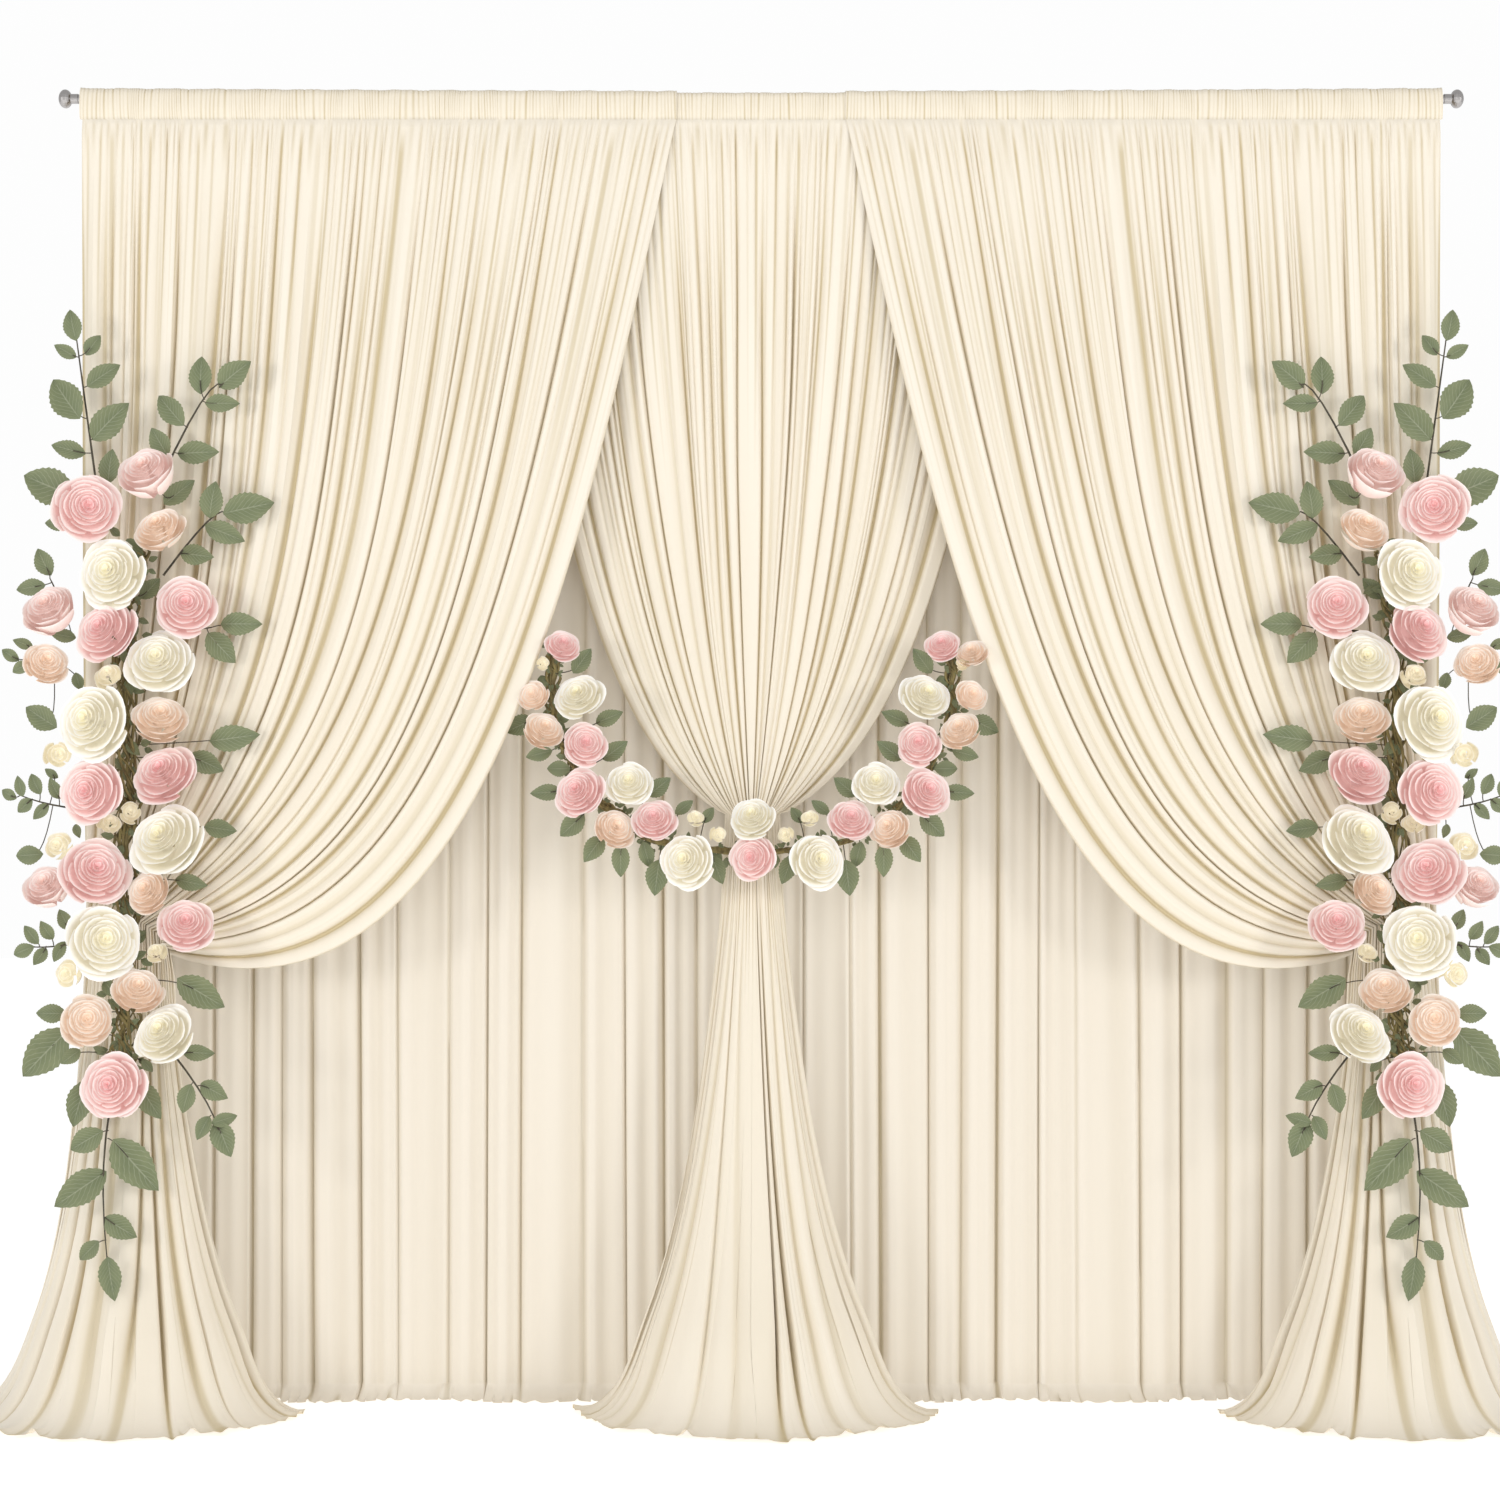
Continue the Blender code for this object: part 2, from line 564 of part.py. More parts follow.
def rest_on(piece, supports, gap):
    """Move a piece back along +Y until it would touch one of its supports, less the gap.

    The space is halved again and again between a place that is clear and one that isn't.
    """
    corners, faces = skin(piece)
    trees = [BVHTree.FromPolygons(*skin(support)) for support in supports]
    clear = 0.0
    blocked = 1.0
    while blocked - clear > 0.5 * gap:
        middle = 0.5 * (clear + blocked)
        moved = BVHTree.FromPolygons([corner + Vector((0.0, middle, 0.0)) for corner in corners], faces)
        if any(moved.overlap(tree) for tree in trees):
            blocked = middle
        else:
            clear = middle
    piece.location.y += clear - gap


def main():
    """Build every piece, then seat the garlands on the cloth."""
    for old in list(bpy.data.objects):
        bpy.data.objects.remove(old)
    parts = bpy.data.collections.new("satin_backdrop_curtain")
    cutters = bpy.data.collections.new("guides")
    bpy.context.scene.collection.children.link(parts)
    bpy.context.scene.collection.children.link(cutters)
    satin = material("ivory_satin", (0.91, 0.84, 0.70), 0.42)
    nickel = material("satin_nickel", (0.46, 0.44, 0.44), 0.30, 1.0)
    flowers = material("garland_mix", (0.55, 0.42, 0.34), 0.65)

    rod(parts, nickel)
    finial("finial_left", -1, parts, nickel)
    finial("finial_right", 1, parts, nickel)
    back = back_panel(parts, satin)
    left = side_panel("side_panel_left", parts, satin, mirror=False)
    right = side_panel("side_panel_right", parts, satin, mirror=True)
    centre = centre_panel(parts, satin)

    garland_left = garland("garland_left", SIDE_GARLAND, (1,), parts, cutters, flowers)
    garland_right = mirrored("garland_right", garland_left, parts)
    garland_centre = garland("garland_centre", CENTRE_GARLAND, (1, -1), parts, cutters, flowers)
    garland_centre.location.x = CENTRE_GARLAND_X
    for piece in (garland_left, garland_right, garland_centre):
        piece.location.y = CLEAR_OF_CLOTH
    bpy.context.view_layer.update()
    rest_on(garland_left, [left, back], REST)
    rest_on(garland_right, [right, back], REST)
    rest_on(garland_centre, [centre, back], REST)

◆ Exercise
Quote only the stretch of lines that starts the data above and ends with the line containing "centre = centre_panel(parts, satin)", both included.

◆ Reply to the task
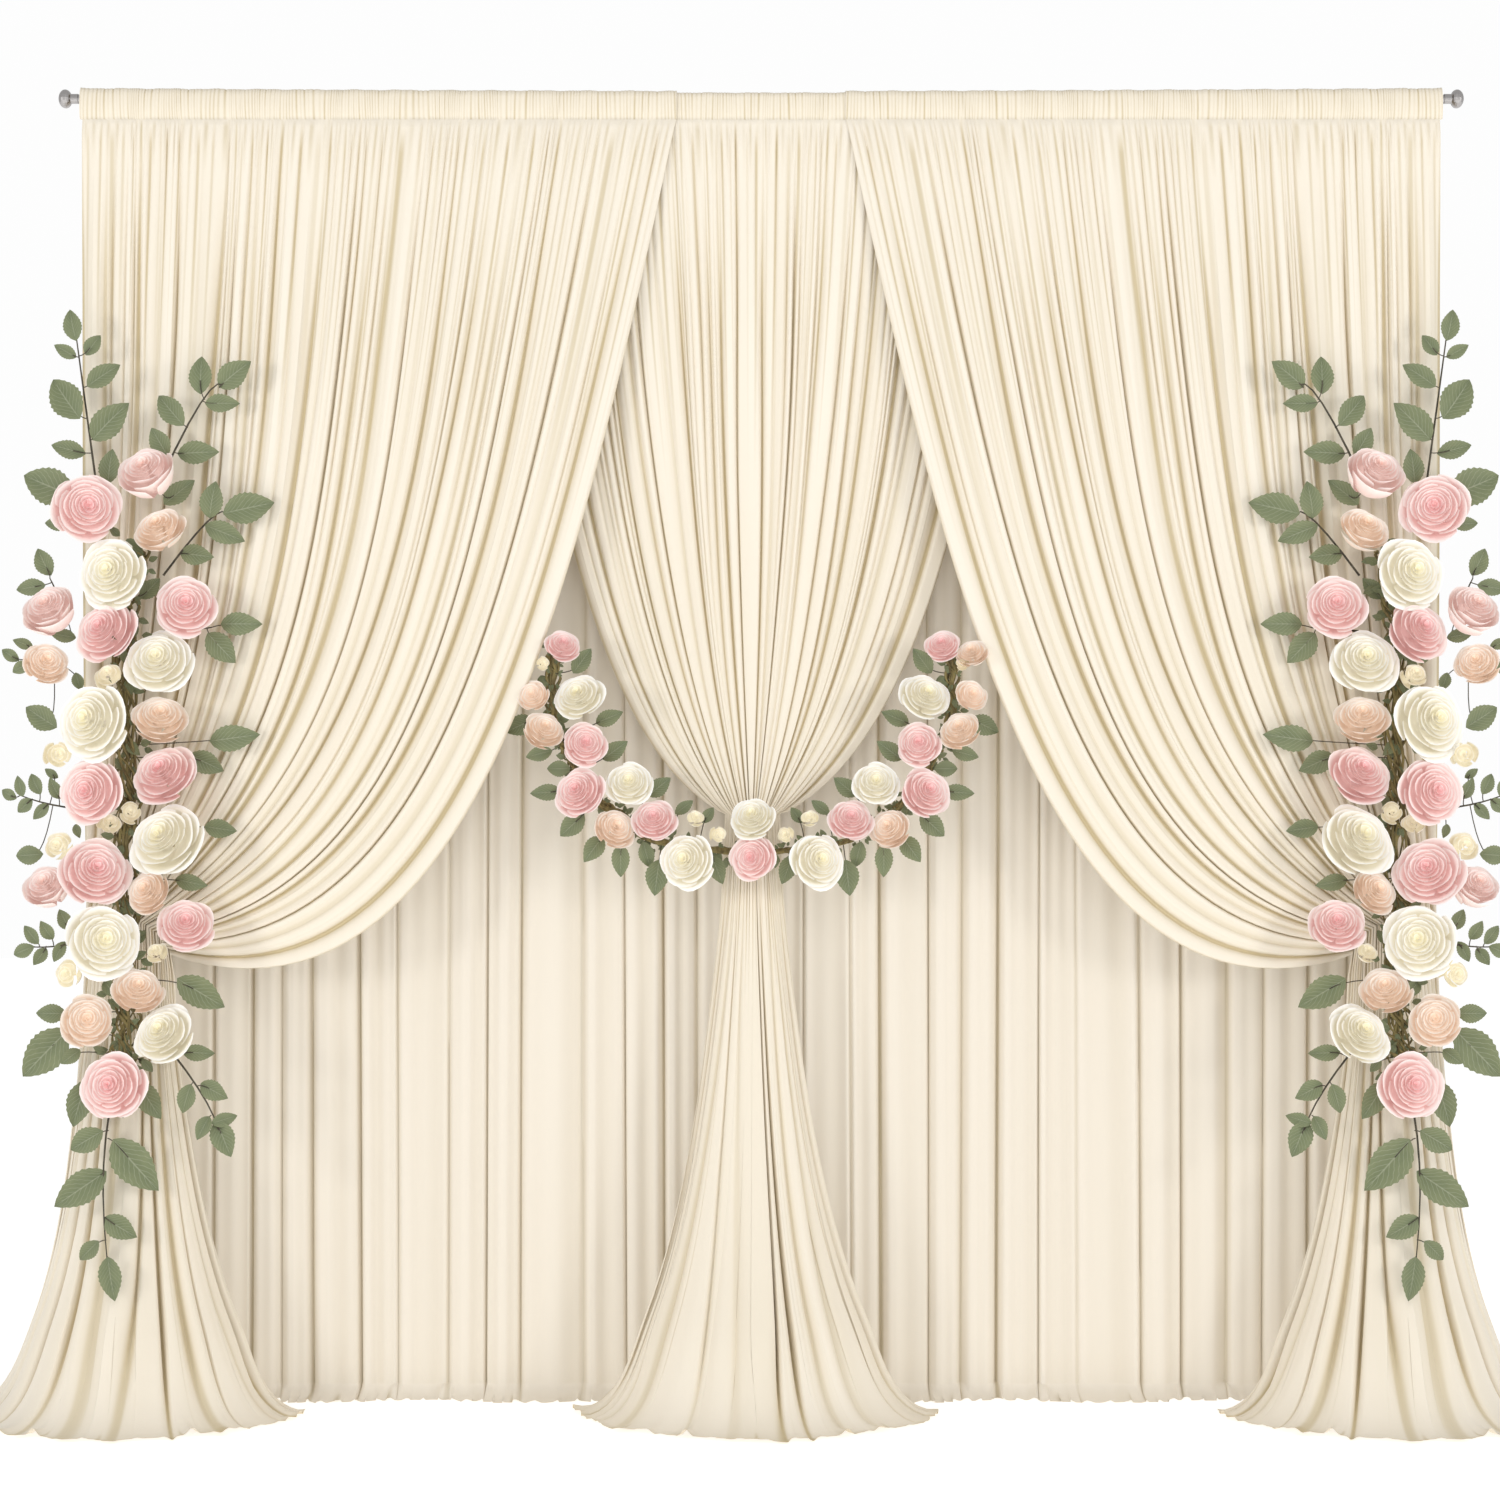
Continue the Blender code for this object: part 2, from line 564 of part.py. More parts follow.
def rest_on(piece, supports, gap):
    """Move a piece back along +Y until it would touch one of its supports, less the gap.

    The space is halved again and again between a place that is clear and one that isn't.
    """
    corners, faces = skin(piece)
    trees = [BVHTree.FromPolygons(*skin(support)) for support in supports]
    clear = 0.0
    blocked = 1.0
    while blocked - clear > 0.5 * gap:
        middle = 0.5 * (clear + blocked)
        moved = BVHTree.FromPolygons([corner + Vector((0.0, middle, 0.0)) for corner in corners], faces)
        if any(moved.overlap(tree) for tree in trees):
            blocked = middle
        else:
            clear = middle
    piece.location.y += clear - gap


def main():
    """Build every piece, then seat the garlands on the cloth."""
    for old in list(bpy.data.objects):
        bpy.data.objects.remove(old)
    parts = bpy.data.collections.new("satin_backdrop_curtain")
    cutters = bpy.data.collections.new("guides")
    bpy.context.scene.collection.children.link(parts)
    bpy.context.scene.collection.children.link(cutters)
    satin = material("ivory_satin", (0.91, 0.84, 0.70), 0.42)
    nickel = material("satin_nickel", (0.46, 0.44, 0.44), 0.30, 1.0)
    flowers = material("garland_mix", (0.55, 0.42, 0.34), 0.65)

    rod(parts, nickel)
    finial("finial_left", -1, parts, nickel)
    finial("finial_right", 1, parts, nickel)
    back = back_panel(parts, satin)
    left = side_panel("side_panel_left", parts, satin, mirror=False)
    right = side_panel("side_panel_right", parts, satin, mirror=True)
    centre = centre_panel(parts, satin)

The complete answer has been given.